Behind Mrako-Su is an entity known as Twilight or The Twilight (translation may not be perfect). A sjamanic explorer who retreats far into the forest on ‘Путь В Белое’. Inspiration is drawn from Chinese flute music to funeral doom metal , the music is a blend of strange, dreamy sounds.

The tones that you hear on the opening track are bells in the wind, blaring drones and unearthly vocals. This is the sounds you hear in the night, when you magnify your senses and fully embrace your surroundings. It’s the mind working on full energy in the darkest part of the forest, creating a forceful experience for the listener.

But the sound can also be harrowing and rather unpleasant, like the sharp sounds on ‘Чёрная Зима’, which is like standing next to a horrible machine. There’s a lot of dissonant, eerie sounds on the record, that seems to traverse from song to song to darker realms than before. The endless repetition puts the listener in a trance that doesn’t easily subside.

All in all this record has a more grimmer approach to the sjamanistic experience. Screeching sounds, buzzing drones and an almost unearthly experience await you. This makes sense, looking at the description with the record. It’s an escapist record, mournful about the loss of human nature and thus trying to cling on to it by recording it. It’s a record that will move the listener and maybe help you look at the green world differently and with more respect.

Underground Sounds: Sangre de Muerdago – Os Segredos da Raposa Vermella

Label:Neuropa Records/Música Máxica
Band: Sangre De Muerdago
Origin: Spain

When I read of the origin of this band, I had to look it up. Though I’ve heard of Gallicia, I never really knew where it was. Now, it is that strange corner of Spain north of Portugal, where legends roam. It’s a land that is green and filled with rivers, haunted by myths and legends and very ancient. No wonder that this band speaks about that.

Sangre De Muerdago is a forest folk group, as they describe it. Which means that their inspiration is nature and the little stories derived from it. The words are in Gallician, which is closer to Portuguese and the music is traditional and in its own way ancient and primitive. Primitive I would normally use for rough, unsophisticated music, but in this case I mean something different, I mean its voice, its timbre and all over harmonious, natural vibe.

Oh, and they like Motörhead. This album tells a story of a fox, which you can find out about all by yourselves. The music is a swirling collaboration of acoustic instruments, that weave together this story. It tells of old tales, the forests and hills, of men gathered around the fire or under the moon to make music (and women, obviously). The thrumming of the bodhran and the continuous flow of the hurdy-gurdy are excellend instruments to create the atmosphere of a forlorn age. Continuously pumping out sounds, while a bouzouki is played and other traditional elements come to play.
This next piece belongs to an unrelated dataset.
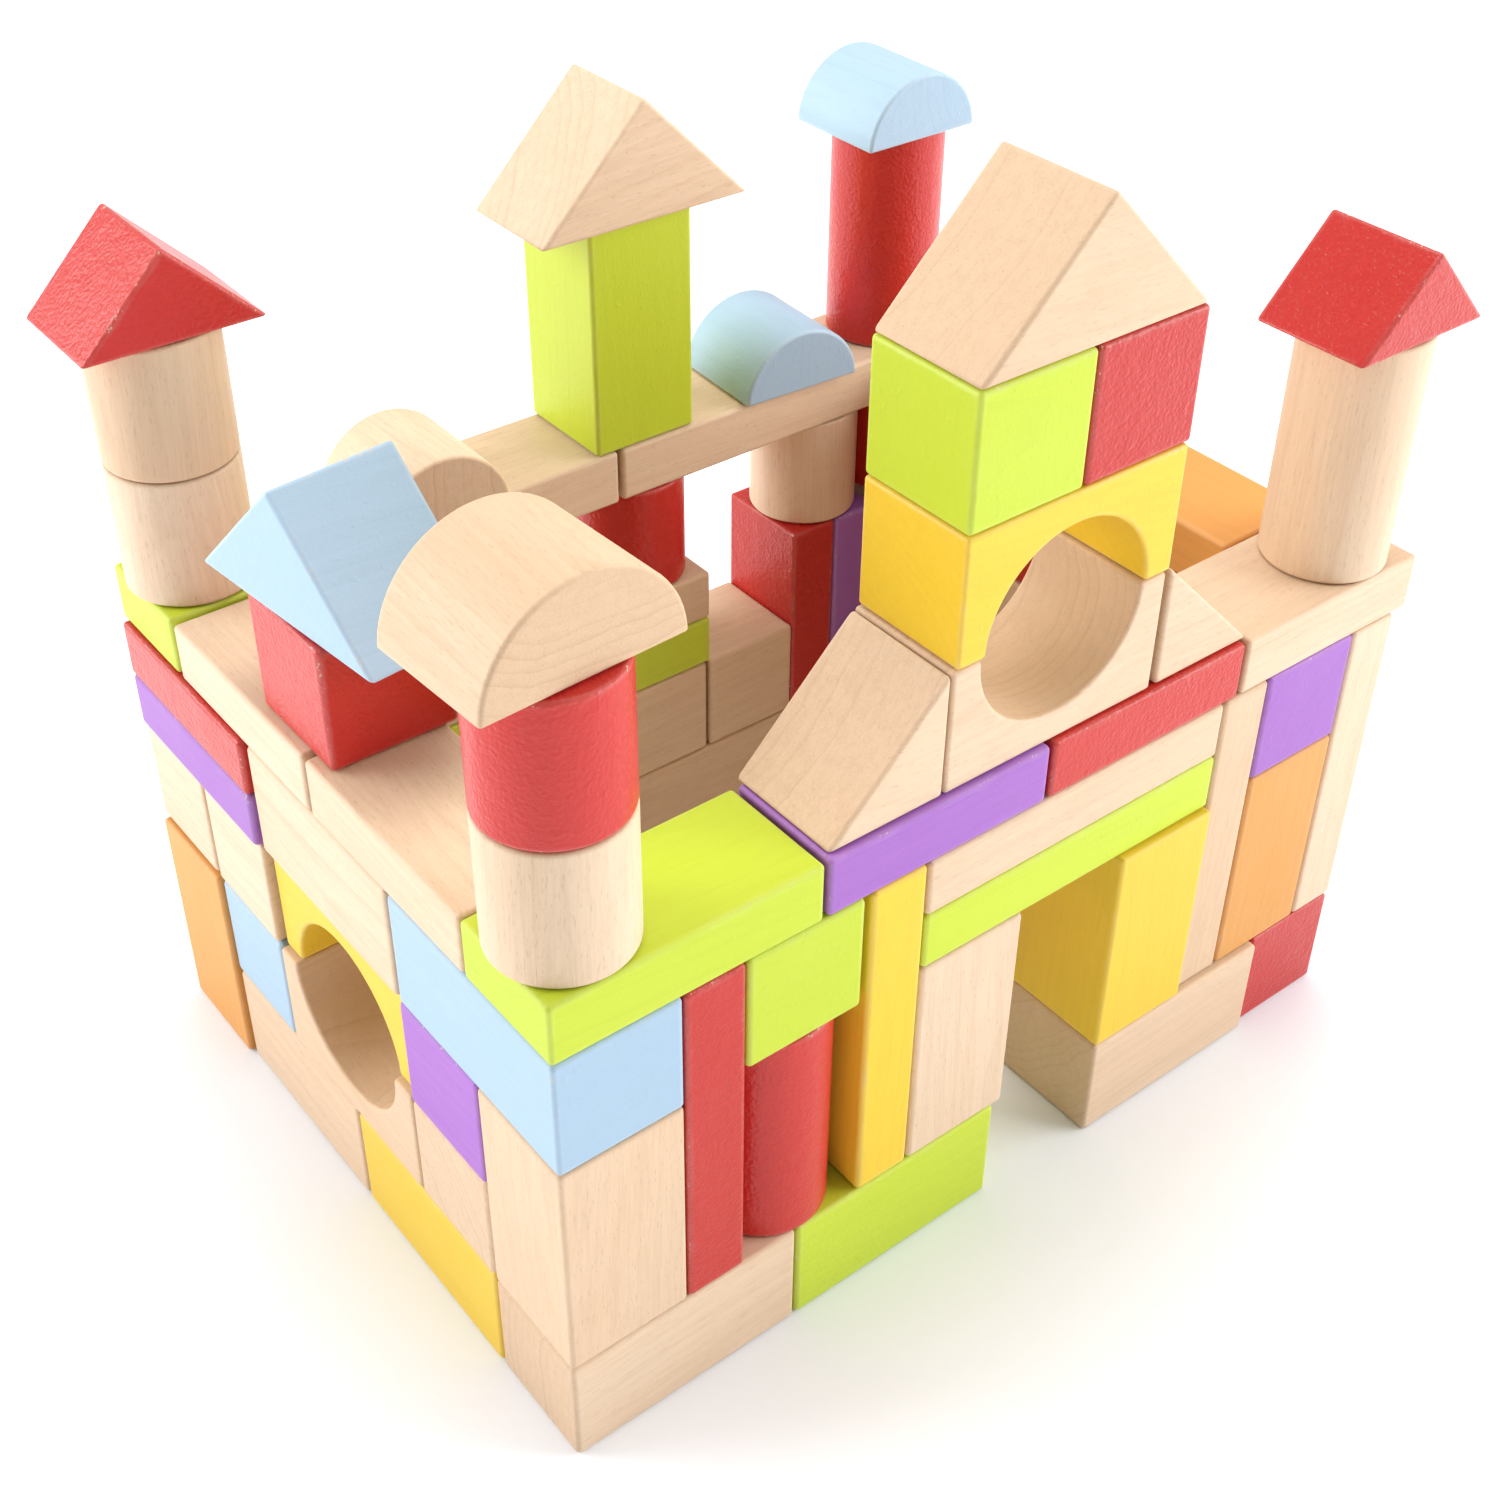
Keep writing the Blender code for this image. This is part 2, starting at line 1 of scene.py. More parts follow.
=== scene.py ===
"""Toy block castle: every loose wooden block, its bare or painted finish, and the stage it stands on."""

import json
import math
import random

import bmesh
import bpy
import numpy as np
from bpy.props import FloatProperty, FloatVectorProperty, IntProperty, PointerProperty
from bpy.types import Operator, Panel, PropertyGroup
from mathutils import Matrix, Vector


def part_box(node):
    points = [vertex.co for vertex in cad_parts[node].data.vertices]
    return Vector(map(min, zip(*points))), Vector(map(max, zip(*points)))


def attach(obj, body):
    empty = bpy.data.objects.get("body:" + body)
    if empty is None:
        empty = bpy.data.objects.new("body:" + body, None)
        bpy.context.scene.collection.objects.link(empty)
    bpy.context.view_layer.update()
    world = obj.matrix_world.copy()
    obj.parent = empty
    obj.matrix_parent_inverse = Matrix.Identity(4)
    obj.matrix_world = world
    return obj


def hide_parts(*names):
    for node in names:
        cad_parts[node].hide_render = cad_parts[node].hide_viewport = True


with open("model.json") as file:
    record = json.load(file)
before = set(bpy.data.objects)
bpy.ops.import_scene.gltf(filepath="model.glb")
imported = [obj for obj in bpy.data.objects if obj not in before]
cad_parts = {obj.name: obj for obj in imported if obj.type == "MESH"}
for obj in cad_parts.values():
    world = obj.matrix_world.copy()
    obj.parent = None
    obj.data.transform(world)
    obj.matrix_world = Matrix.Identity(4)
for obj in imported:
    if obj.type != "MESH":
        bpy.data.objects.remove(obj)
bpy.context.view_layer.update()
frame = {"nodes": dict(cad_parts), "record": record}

bl_info = {
    "name": "Toy Block Castle",
    "version": (1, 0, 0),
    "blender": (4, 5, 0),
    "location": "View3D > Sidebar > Castle",
    "description": "Builds a castle of loose wooden blocks, bare and painted",
    "category": "Add Mesh",
}

# ---------------------------------------------------------------- sizes of the blocks


def low(node):
    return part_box(node)[0]


def high(node):
    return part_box(node)[1]


def size(node):
    return high(node) - low(node)


CORNER = low("left_front_natural")  # low front left corner of the castle
CUBE = size("base_red_cube").x
LONG = size("base_green").x
PLANK = size("cap_green").z
TRIPLE = size("gate_green_lintel").x
DRUM_ACROSS = size("front_left_natural_drum").x
DRUM_TALL = size("front_left_natural_drum").z
PITCH = low("left_blue_corner").z / 3  # from the underside of one course to the next
SEAT = PITCH - CUBE  # gap under a block that stands on another
SIDE = low("base_green").x - CORNER.x - LONG  # gap beside a block in a row
LOOSE = low("cap_purple").x - high("cap_green").x  # gap beside a block set down by hand
SIDE_Y = low("left_purple_cube").y
WINDOW_Y = low("left_yellow_arch").y
BACK_Y = low("back_green_plank").y
LOOSE_CUBE_Y = low("left_purple_plank").y
LOOSE_CORNER_Y = low("back_left_green_plank").y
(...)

The record is a mixture of traditionals from Galicia and Bretagne. Also the work of folk band Milladoiro is used, for example the swooning ‘Agullas de Agarimo’, with its harder tones and dancable energy. Different is the fragile ‘An Dro’, which meanders through an eerie forest in the early morning, when the lush green is still moist and awakening. It’s music that takes you away from the concrete jungle, to a place more simple and easy. It may just be a small taste of the Gallician group Sangre De Muerdago, but offers a wide array of folkish enjoyment.

Underground Sounds: Martröð – Transmutation of Wounds

Label: Fallen Empire Records, Terratur Possessions
Band: Martröð
Origin: Iceland, United States, France, Italy

So, as a fan of the genre, I have to get in on Martröð. I think it’s a great record. Not phenomenal, but definitely great, if only for the way this has come together and how the result combines the strenghths of the partaking artists. But it is always tricky finding that right blend. For example, I really like baklava and fish & chips, but chucking it together might not work out as great as you think. There might be a secret combination, but finding it is hard, even more so with five artists.
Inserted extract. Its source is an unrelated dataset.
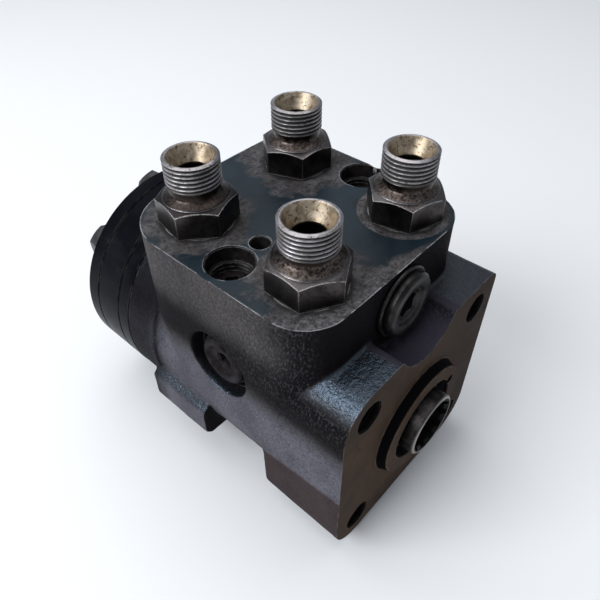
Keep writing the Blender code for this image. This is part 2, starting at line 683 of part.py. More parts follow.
def adapter_meshes():
    """Port adapter about its own axis: body, hexagon and through bore, port face at 0."""
    low, seat, top = ADAPTER_FOOT, ADAPTER_SEAT, ADAPTER_TOP
    neck, thread = ADAPTER_NECK, ADAPTER_THREAD
    body = [(low, 0.0082), (low + 0.0006, 0.0087), (seat + 0.001, 0.0087), (seat + 0.001, 0.0100),
            (ADAPTER_NECK_START, 0.0100), (ADAPTER_NECK_START, neck), (ADAPTER_NECK_END, neck),
            (ADAPTER_NECK_END + 0.0005, thread), (top - 0.0006, thread), (top, thread - 0.0005)]
    bore = [(low - 0.001, ADAPTER_BORE), (top - 0.0050, ADAPTER_BORE), (top + 0.0001, ADAPTER_CONE_MOUTH)]
    return (turned("adapter_body", "Z", body, FINE, hollow=False),
            prism("adapter_hexagon", "Z", hexagon(ADAPTER_HEXAGON), seat, ADAPTER_HEXAGON_TOP, smooth=False),
            turned("adapter_bore", "Z", bore, FINE, hollow=False))


def build_port_adapters(ports, steel, rubber):
    for place, (x, station) in port_positions().items():
        body, hexagon_mesh, bore = adapter_meshes()
        turn = Matrix.Rotation(math.radians(HEXAGON_TURN[place]), 4, "Z")
        location = (x, station - PORT_MIDDLE, 0.0)
        adapter = make_object(f"port_adapter_{place}", body, ports, steel, location=location)
        add(adapter, f"guide_hexagon_{place}", moved_mesh(hexagon_mesh, turn))
        cut(adapter, f"cutter_adapter_{place}", bore)
        ring = tube("port_seal", "Z", -0.0014, -0.0003, 0.0107, 0.0093, FINE)
        make_object(f"port_seal_{place}", ring, ports, rubber, location=location)


def coil(name, parent, material, location, axis, length, radius, wire, turns):
    """Compression spring along X, Y or Z, as one closed wire."""
    curve = bpy.data.curves.new(name, "CURVE")
    curve.dimensions = "3D"
    curve.fill_mode = "FULL"
    curve.use_fill_caps = True
    curve.bevel_depth = wire
    curve.bevel_resolution = 0
    steps = turns * 7
    spline = curve.splines.new("POLY")
    spline.points.add(steps)
    for step in range(steps + 1):
        angle = math.tau * turns * step / steps
        along = wire + (length - 2.0 * wire) * step / steps
        ring = (radius * math.cos(angle), radius * math.sin(angle))
        point = (ring[0], along, ring[1]) if axis == "Y" else (ring[0], ring[1], along)
        spline.points[step].co = (*point, 1.0)
    curve.materials.append(material)
    spring = bpy.data.objects.new(name, curve)
    spring.parent = parent
    spring.location = location
    bpy.context.scene.collection.objects.link(spring)


def ball(name, parent, material, location, radius):
    bm = bmesh.new()
    bmesh.ops.create_uvsphere(bm, u_segments=12, v_segments=8, radius=radius)
    make_object(name, finish_mesh(bm, name), parent, material, location=location)


def build_shock_valves(ports, steel, spring_steel):
    """Screw plug, spring and ball in each of the two deep wells of the port face."""
    for name, side in (("left", -1.0), ("right", 1.0)):
        x = side * SHOCK_BORE_OFFSET
        screw = rod("shock_plug", "Z", -0.0130, -0.0080, 0.0065, FINE)
        plug = make_object(f"shock_plug_{name}", screw, ports, steel, location=(x, 0.0, 0.0))
        socket = prism(f"cutter_shock_socket_{name}", "Z", hexagon(0.006), -0.0110, -0.0070, smooth=False)
        cut(plug, f"cutter_shock_socket_{name}", socket)
        coil(f"shock_spring_{name}", ports, spring_steel, (x, 0.0, -0.0200), "Z", 0.0066, 0.0028, 0.00045, 4)
        ball(f"shock_ball_{name}", ports, steel, (x, 0.0, -0.0238), 0.0030)


def build_check_valve(ports, steel):
    bush = tube("check_bush", "Z", -0.0090, -0.0050, 0.0028, 0.0014, 16)
    make_object("check_bush", bush, ports, steel, location=(CHECK_BORE_OFFSET, 0.0, 0.0))
    ball("check_ball", ports, steel, (CHECK_BORE_OFFSET, 0.0, -0.0140), 0.0023)


def build_relief_valve(frame, steel, copper, spring_steel):
    """Screw plug with its washer, then spring, poppet and seat along the relief bore."""
    place = (0.0, 0.0, RELIEF_HEIGHT)
    front, back = RELIEF_PLUG_FRONT, FRONT_WALL - 0.0017
    body = [(front, 0.0104), (front + 0.0007, 0.0112), (back, 0.0112), (back, 0.0087), (0.0215, 0.0087)]
    plug = make_object("relief_plug", turned("relief_plug", "Y", body, FINE, hollow=False), frame, steel,
                       location=place)
    socket = prism("cutter_relief_socket", "Y", hexagon(0.008), front - 0.001, front + 0.006, smooth=False)
    cut(plug, "cutter_relief_socket", socket)
    washer = tube("relief_washer", "Y", FRONT_WALL - 0.0014, FRONT_WALL - GAP, 0.0123, 0.0090, FINE)
    make_object("relief_washer", washer, frame, copper, location=place)
    coil("relief_spring", frame, spring_steel, (0.0, 0.0220, RELIEF_HEIGHT), "Y", 0.0120, 0.0040, 0.0006, 5)
    poppet = [(0.0345, 0.0055), (0.0400, 0.0055), (0.0430, 0.0025)]
    poppet_mesh = turned("relief_poppet", "Y", poppet, 16, hollow=False)
    make_object("relief_poppet", poppet_mesh, frame, steel, location=place)
    seat = tube("relief_seat", "Y", 0.0436, 0.0485, 0.0057, 0.0020, 16)
    make_object("relief_seat", seat, frame, steel, location=place)


def build_side_plug(frame, steel, copper):
    place = (0.0, SIDE_PLUG_STATION, SIDE_PLUG_HEIGHT)
    front, back = SIDE_PLUG_FRONT, SIDE_SPOT_FACE - 0.0016
    body = [(front, 0.0080), (front + 0.0006, 0.0088), (back, 0.0088), (back, 0.0057), (-0.0235, 0.0057)]
    body_mesh = turned("side_plug", "X", body, FINE, hollow=False)
    plug = make_object("side_plug", body_mesh, frame, steel, location=place)
    socket = prism("cutter_side_socket", "Z", hexagon(0.006), 0.0, 0.0040, smooth=False)
    cut(plug, "cutter_side_socket", moved_mesh(socket, Matrix.Translation((front - 0.001, 0.0, 0.0))
                                               @ Matrix.Rotation(math.pi / 2.0, 4, "Y")))
    washer = tube("side_washer", "X", SIDE_SPOT_FACE - 0.0013, SIDE_SPOT_FACE - GAP, 0.0097, 0.0060, FINE)
    make_object("side_washer", washer, frame, copper, location=place)


# Assembly ---------------------------------------------------------------------------

def make_palette():
    return {"cast_iron": make_material("painted_cast_iron", (0.018, 0.022, 0.026), 0.45, 0.3),
            "adapter": make_material("zinc_plated_steel", (0.30, 0.28, 0.24), 0.38, 1.0),
            "ground": make_material("ground_steel", (0.42, 0.42, 0.42), 0.25, 1.0),
            "bolt": make_material("blackened_steel", (0.05, 0.05, 0.055), 0.45, 0.9),
            "plug": make_material("worn_steel", (0.22, 0.21, 0.20), 0.45, 1.0),
            "washer": make_material("washer_steel", (0.28, 0.25, 0.22), 0.45, 1.0),
            "spring": make_material("spring_steel", (0.25, 0.26, 0.30), 0.30, 1.0),
            "rubber": make_material("nitrile_rubber", (0.012, 0.012, 0.012), 0.75, 0.0)}


def main():
    clear_scene()
    palette = make_palette()
    frame = make_empty("spool_axis", (0.0, -FLANGE_TO_MIDDLE, AXIS_HEIGHT))
    ports = make_empty("port_face", (0.0, PORT_MIDDLE - FLANGE_TO_MIDDLE, AXIS_HEIGHT + PORT_FACE))
    build_housing(frame, palette["cast_iron"])
    build_spool(frame, palette["ground"])
    build_sleeve(frame, palette["ground"])
    build_cross_pin(frame, palette["ground"])
    build_centering_springs(frame, palette["spring"])
    build_drive_shaft(frame, palette["plug"])
    build_drive_spacer(frame, palette["plug"])
    build_distributor_plate(frame, palette["cast_iron"])
    build_gerotor_ring(frame, palette["cast_iron"])
    build_gerotor_rotor(frame, palette["ground"])
    build_end_cover(frame, palette["cast_iron"])
    build_cover_bolts(frame, palette["bolt"], palette["washer"])
    build_seal_rings(frame, palette["rubber"])
    build_front_seals(frame, palette["rubber"])
    build_thrust_bearing(frame, palette["ground"])
    build_port_adapters(ports, palette["adapter"], palette["rubber"])
    build_shock_valves(ports, palette["plug"], palette["spring"])
    build_check_valve(ports, palette["plug"])
    build_relief_valve(frame, palette["plug"], palette["washer"], palette["spring"])
    build_side_plug(frame, palette["plug"], palette["washer"])


main()
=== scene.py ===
"""Looks of a hydrostatic steering unit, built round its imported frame. Metres, +Z up."""

import math

import bmesh
import bpy
import numpy as np
from mathutils import Matrix, Vector, noise


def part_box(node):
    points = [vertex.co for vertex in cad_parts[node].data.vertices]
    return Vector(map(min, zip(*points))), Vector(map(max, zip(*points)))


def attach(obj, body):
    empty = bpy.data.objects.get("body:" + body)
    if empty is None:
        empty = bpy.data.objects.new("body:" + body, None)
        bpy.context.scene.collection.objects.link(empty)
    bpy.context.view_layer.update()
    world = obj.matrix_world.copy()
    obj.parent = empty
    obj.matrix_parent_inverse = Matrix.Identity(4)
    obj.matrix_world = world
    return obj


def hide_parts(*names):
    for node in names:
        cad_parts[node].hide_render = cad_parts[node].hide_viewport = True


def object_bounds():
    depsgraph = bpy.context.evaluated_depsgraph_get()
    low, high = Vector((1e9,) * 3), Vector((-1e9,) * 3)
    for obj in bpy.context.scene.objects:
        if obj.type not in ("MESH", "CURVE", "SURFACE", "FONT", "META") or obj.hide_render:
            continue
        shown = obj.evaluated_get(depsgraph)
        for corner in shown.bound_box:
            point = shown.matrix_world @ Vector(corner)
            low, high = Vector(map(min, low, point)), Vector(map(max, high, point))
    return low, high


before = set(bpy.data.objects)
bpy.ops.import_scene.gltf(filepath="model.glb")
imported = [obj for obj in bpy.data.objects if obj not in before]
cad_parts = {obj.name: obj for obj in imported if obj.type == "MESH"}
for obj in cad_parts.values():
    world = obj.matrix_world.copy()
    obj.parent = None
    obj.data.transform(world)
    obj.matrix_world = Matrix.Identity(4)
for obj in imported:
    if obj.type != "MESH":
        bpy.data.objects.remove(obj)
CAD_BOX = [list(corner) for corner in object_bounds()]

# Places read from the frame -----------------------------------

HOUSING_LOW, HOUSING_HIGH = (Vector(corner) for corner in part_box("valve_housing"))
RING_LOW, RING_HIGH = (Vector(corner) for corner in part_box("gerotor_ring"))

HOUSING_END = 0.1025                            # flange face to the rear of the casting
FACE_Y = HOUSING_HIGH.y - HOUSING_END           # flange face
BOSS_HEIGHT = FACE_Y - HOUSING_LOW.y            # boss in front of the flange face
AXIS_Z = (RING_LOW.z + RING_HIGH.z) / 2.0       # spool axis
PORT_Z = HOUSING_HIGH.z                         # port face
PORT_FACE = PORT_Z - AXIS_Z
FRONT_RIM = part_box("control_spool")[0][1]       # front end of the spool
UNIT_FRAME = Matrix.Translation((0.0, FACE_Y, AXIS_Z))     # x, station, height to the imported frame

# Housing sizes, the same as the frame's -----------------------
# A station is a distance behind the flange face, a height one above the spool axis.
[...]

So we take Wrest (Leviathan) and A.P. (Chaos Moon, Krieg) and add Thorns from Italy (Blut Aus Nord) and H.V Lyngdal (Wormlust), D.G.(Misþyrming) from Iceland. Finally MkM from France (Antaeus) takes on the vocals. The full resumé of these gentlemen I’ll leave out, it’ll take too much. The trick is how to put all of that together, over distances nonetheles, without starting to sound ‘a bit like everything’. Well, in that respect I have no answers, just that they did it wonderfully.

So what you get feels a lot like a cooking experiment, where everything is put in a big cauldron, where it starts to swirl around into a chaotic stream of dissonant noise and unholy sounds. ‘Draumleiðsla’ opens with blaring horns and a lot of strange bells, alerting the listener that something wicked this way comes. The track unfolds as a nightmarish, spiralling descent with bellowing vocals guiding you in your downward swirl. All obliterating chaos.

‘Draumleysa’ feels more static, more straight forward, instead of circular. The heavy drums suggest a marching beat, while the guitars create eery arches above on higher tones. With an enthrancing rhythm, this is one hellish track to go down with, mainly thanks to the irregular drums, that pound as hard as you could imagine. Mostly it’s just layer upon layer of intense heavy blackness and that is just awesome.

Martröð brings everything you expect on ‘Transmutation of Wounds’ and that is slightly disappointing. Such a collection of talented artists together, should not just do what is expected, but create something overwhelming. If this project continuous to record, I’m absolutely certain that this will be what it’ll do, the parts fit nicely together we now know, so let’s see how far it can go.